_Task objective_
Set down the material below in full, matching it exactly.

_Dataset rows_
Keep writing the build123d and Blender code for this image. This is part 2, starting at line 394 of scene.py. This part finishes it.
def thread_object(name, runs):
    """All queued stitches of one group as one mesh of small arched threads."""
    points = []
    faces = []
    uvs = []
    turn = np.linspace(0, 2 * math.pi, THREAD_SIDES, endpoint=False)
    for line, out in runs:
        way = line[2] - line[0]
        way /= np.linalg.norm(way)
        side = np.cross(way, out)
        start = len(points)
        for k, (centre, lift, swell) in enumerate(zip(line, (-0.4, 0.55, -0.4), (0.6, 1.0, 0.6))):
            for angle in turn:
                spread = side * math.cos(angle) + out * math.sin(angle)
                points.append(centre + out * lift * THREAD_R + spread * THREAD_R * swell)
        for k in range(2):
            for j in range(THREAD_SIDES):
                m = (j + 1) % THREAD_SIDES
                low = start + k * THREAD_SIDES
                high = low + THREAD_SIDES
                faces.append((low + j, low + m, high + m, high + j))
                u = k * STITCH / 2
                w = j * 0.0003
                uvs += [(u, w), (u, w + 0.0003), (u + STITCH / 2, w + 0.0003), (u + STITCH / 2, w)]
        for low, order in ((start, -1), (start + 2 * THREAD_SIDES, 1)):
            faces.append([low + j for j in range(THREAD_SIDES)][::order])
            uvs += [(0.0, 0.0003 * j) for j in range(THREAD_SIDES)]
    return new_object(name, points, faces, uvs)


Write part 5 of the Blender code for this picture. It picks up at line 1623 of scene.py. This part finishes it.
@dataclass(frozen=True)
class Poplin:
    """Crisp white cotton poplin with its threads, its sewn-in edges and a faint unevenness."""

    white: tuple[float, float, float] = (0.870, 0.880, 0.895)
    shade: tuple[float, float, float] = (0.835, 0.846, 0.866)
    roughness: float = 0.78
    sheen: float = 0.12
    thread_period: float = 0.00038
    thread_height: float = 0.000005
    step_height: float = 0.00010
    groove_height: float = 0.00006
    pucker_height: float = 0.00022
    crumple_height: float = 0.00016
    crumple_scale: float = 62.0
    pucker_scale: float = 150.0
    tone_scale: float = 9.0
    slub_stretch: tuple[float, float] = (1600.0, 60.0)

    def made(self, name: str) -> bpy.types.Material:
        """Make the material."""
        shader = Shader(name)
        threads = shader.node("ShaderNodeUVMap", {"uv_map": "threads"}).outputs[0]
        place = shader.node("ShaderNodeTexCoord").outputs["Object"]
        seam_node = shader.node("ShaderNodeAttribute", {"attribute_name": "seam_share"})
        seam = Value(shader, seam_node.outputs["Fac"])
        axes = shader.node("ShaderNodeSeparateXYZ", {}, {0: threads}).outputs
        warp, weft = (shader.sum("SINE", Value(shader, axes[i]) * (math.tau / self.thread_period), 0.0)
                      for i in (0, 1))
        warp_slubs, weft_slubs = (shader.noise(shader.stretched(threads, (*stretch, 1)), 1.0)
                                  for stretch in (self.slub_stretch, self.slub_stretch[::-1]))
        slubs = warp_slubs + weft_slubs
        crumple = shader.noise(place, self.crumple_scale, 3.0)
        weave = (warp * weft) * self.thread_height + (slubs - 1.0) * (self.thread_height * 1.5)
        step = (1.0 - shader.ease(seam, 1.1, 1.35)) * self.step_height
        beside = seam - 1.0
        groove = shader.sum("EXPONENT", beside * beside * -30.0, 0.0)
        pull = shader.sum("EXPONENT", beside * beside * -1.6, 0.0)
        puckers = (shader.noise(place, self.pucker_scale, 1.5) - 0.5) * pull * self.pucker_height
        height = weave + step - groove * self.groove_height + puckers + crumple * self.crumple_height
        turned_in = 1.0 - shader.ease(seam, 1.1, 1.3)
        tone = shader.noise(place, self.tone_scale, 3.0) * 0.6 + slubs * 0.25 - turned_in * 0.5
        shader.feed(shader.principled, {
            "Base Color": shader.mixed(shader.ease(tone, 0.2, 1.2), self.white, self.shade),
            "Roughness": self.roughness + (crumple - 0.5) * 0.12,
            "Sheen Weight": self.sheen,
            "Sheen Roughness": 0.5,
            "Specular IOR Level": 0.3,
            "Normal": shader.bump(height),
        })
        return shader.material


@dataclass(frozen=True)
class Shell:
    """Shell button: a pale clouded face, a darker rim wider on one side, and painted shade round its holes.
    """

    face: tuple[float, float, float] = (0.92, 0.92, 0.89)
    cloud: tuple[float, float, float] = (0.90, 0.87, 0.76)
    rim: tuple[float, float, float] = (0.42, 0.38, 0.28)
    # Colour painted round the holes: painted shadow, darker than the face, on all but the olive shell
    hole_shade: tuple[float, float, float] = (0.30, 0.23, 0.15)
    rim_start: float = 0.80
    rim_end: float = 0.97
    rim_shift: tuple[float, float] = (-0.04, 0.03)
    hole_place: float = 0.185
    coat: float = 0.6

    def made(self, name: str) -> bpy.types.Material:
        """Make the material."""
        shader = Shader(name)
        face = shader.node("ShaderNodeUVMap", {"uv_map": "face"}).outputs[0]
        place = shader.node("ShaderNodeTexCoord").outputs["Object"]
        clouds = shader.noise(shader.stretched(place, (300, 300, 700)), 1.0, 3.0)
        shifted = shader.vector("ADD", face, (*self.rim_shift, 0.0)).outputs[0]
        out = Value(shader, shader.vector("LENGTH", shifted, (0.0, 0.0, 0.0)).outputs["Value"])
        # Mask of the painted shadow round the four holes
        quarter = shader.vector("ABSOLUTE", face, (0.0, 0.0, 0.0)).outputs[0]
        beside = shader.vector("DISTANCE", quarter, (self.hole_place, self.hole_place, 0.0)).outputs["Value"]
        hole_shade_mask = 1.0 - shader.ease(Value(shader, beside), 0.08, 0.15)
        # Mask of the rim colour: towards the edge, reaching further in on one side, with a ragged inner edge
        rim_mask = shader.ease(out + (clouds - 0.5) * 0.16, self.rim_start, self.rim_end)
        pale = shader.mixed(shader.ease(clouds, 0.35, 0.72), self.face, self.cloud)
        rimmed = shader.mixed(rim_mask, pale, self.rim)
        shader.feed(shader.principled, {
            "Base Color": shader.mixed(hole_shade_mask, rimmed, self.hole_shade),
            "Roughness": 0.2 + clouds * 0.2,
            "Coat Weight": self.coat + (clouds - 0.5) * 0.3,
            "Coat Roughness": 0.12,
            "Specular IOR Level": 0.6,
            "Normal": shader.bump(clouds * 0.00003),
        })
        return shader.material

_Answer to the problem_
Keep writing the build123d and Blender code for this image. This is part 2, starting at line 394 of scene.py. This part finishes it.
def thread_object(name, runs):
    """All queued stitches of one group as one mesh of small arched threads."""
    points = []
    faces = []
    uvs = []
    turn = np.linspace(0, 2 * math.pi, THREAD_SIDES, endpoint=False)
    for line, out in runs:
        way = line[2] - line[0]
        way /= np.linalg.norm(way)
        side = np.cross(way, out)
        start = len(points)
        for k, (centre, lift, swell) in enumerate(zip(line, (-0.4, 0.55, -0.4), (0.6, 1.0, 0.6))):
            for angle in turn:
                spread = side * math.cos(angle) + out * math.sin(angle)
                points.append(centre + out * lift * THREAD_R + spread * THREAD_R * swell)
        for k in range(2):
            for j in range(THREAD_SIDES):
                m = (j + 1) % THREAD_SIDES
                low = start + k * THREAD_SIDES
                high = low + THREAD_SIDES
                faces.append((low + j, low + m, high + m, high + j))
                u = k * STITCH / 2
                w = j * 0.0003
                uvs += [(u, w), (u, w + 0.0003), (u + STITCH / 2, w + 0.0003), (u + STITCH / 2, w)]
        for low, order in ((start, -1), (start + 2 * THREAD_SIDES, 1)):
            faces.append([low + j for j in range(THREAD_SIDES)][::order])
            uvs += [(0.0, 0.0003 * j) for j in range(THREAD_SIDES)]
    return new_object(name, points, faces, uvs)


Write part 5 of the Blender code for this picture. It picks up at line 1623 of scene.py. This part finishes it.
@dataclass(frozen=True)
class Poplin:
    """Crisp white cotton poplin with its threads, its sewn-in edges and a faint unevenness."""

    white: tuple[float, float, float] = (0.870, 0.880, 0.895)
    shade: tuple[float, float, float] = (0.835, 0.846, 0.866)
    roughness: float = 0.78
    sheen: float = 0.12
    thread_period: float = 0.00038
    thread_height: float = 0.000005
    step_height: float = 0.00010
    groove_height: float = 0.00006
    pucker_height: float = 0.00022
    crumple_height: float = 0.00016
    crumple_scale: float = 62.0
    pucker_scale: float = 150.0
    tone_scale: float = 9.0
    slub_stretch: tuple[float, float] = (1600.0, 60.0)

    def made(self, name: str) -> bpy.types.Material:
        """Make the material."""
        shader = Shader(name)
        threads = shader.node("ShaderNodeUVMap", {"uv_map": "threads"}).outputs[0]
        place = shader.node("ShaderNodeTexCoord").outputs["Object"]
        seam_node = shader.node("ShaderNodeAttribute", {"attribute_name": "seam_share"})
        seam = Value(shader, seam_node.outputs["Fac"])
        axes = shader.node("ShaderNodeSeparateXYZ", {}, {0: threads}).outputs
        warp, weft = (shader.sum("SINE", Value(shader, axes[i]) * (math.tau / self.thread_period), 0.0)
                      for i in (0, 1))
        warp_slubs, weft_slubs = (shader.noise(shader.stretched(threads, (*stretch, 1)), 1.0)
                                  for stretch in (self.slub_stretch, self.slub_stretch[::-1]))
        slubs = warp_slubs + weft_slubs
        crumple = shader.noise(place, self.crumple_scale, 3.0)
        weave = (warp * weft) * self.thread_height + (slubs - 1.0) * (self.thread_height * 1.5)
        step = (1.0 - shader.ease(seam, 1.1, 1.35)) * self.step_height
        beside = seam - 1.0
        groove = shader.sum("EXPONENT", beside * beside * -30.0, 0.0)
        pull = shader.sum("EXPONENT", beside * beside * -1.6, 0.0)
        puckers = (shader.noise(place, self.pucker_scale, 1.5) - 0.5) * pull * self.pucker_height
        height = weave + step - groove * self.groove_height + puckers + crumple * self.crumple_height
        turned_in = 1.0 - shader.ease(seam, 1.1, 1.3)
        tone = shader.noise(place, self.tone_scale, 3.0) * 0.6 + slubs * 0.25 - turned_in * 0.5
        shader.feed(shader.principled, {
            "Base Color": shader.mixed(shader.ease(tone, 0.2, 1.2), self.white, self.shade),
            "Roughness": self.roughness + (crumple - 0.5) * 0.12,
            "Sheen Weight": self.sheen,
            "Sheen Roughness": 0.5,
            "Specular IOR Level": 0.3,
            "Normal": shader.bump(height),
        })
        return shader.material


@dataclass(frozen=True)
class Shell:
    """Shell button: a pale clouded face, a darker rim wider on one side, and painted shade round its holes.
    """

    face: tuple[float, float, float] = (0.92, 0.92, 0.89)
    cloud: tuple[float, float, float] = (0.90, 0.87, 0.76)
    rim: tuple[float, float, float] = (0.42, 0.38, 0.28)
    # Colour painted round the holes: painted shadow, darker than the face, on all but the olive shell
    hole_shade: tuple[float, float, float] = (0.30, 0.23, 0.15)
    rim_start: float = 0.80
    rim_end: float = 0.97
    rim_shift: tuple[float, float] = (-0.04, 0.03)
    hole_place: float = 0.185
    coat: float = 0.6

    def made(self, name: str) -> bpy.types.Material:
        """Make the material."""
        shader = Shader(name)
        face = shader.node("ShaderNodeUVMap", {"uv_map": "face"}).outputs[0]
        place = shader.node("ShaderNodeTexCoord").outputs["Object"]
        clouds = shader.noise(shader.stretched(place, (300, 300, 700)), 1.0, 3.0)
        shifted = shader.vector("ADD", face, (*self.rim_shift, 0.0)).outputs[0]
        out = Value(shader, shader.vector("LENGTH", shifted, (0.0, 0.0, 0.0)).outputs["Value"])
        # Mask of the painted shadow round the four holes
        quarter = shader.vector("ABSOLUTE", face, (0.0, 0.0, 0.0)).outputs[0]
        beside = shader.vector("DISTANCE", quarter, (self.hole_place, self.hole_place, 0.0)).outputs["Value"]
        hole_shade_mask = 1.0 - shader.ease(Value(shader, beside), 0.08, 0.15)
        # Mask of the rim colour: towards the edge, reaching further in on one side, with a ragged inner edge
        rim_mask = shader.ease(out + (clouds - 0.5) * 0.16, self.rim_start, self.rim_end)
        pale = shader.mixed(shader.ease(clouds, 0.35, 0.72), self.face, self.cloud)
        rimmed = shader.mixed(rim_mask, pale, self.rim)
        shader.feed(shader.principled, {
            "Base Color": shader.mixed(hole_shade_mask, rimmed, self.hole_shade),
            "Roughness": 0.2 + clouds * 0.2,
            "Coat Weight": self.coat + (clouds - 0.5) * 0.3,
            "Coat Roughness": 0.12,
            "Specular IOR Level": 0.6,
            "Normal": shader.bump(clouds * 0.00003),
        })
        return shader.material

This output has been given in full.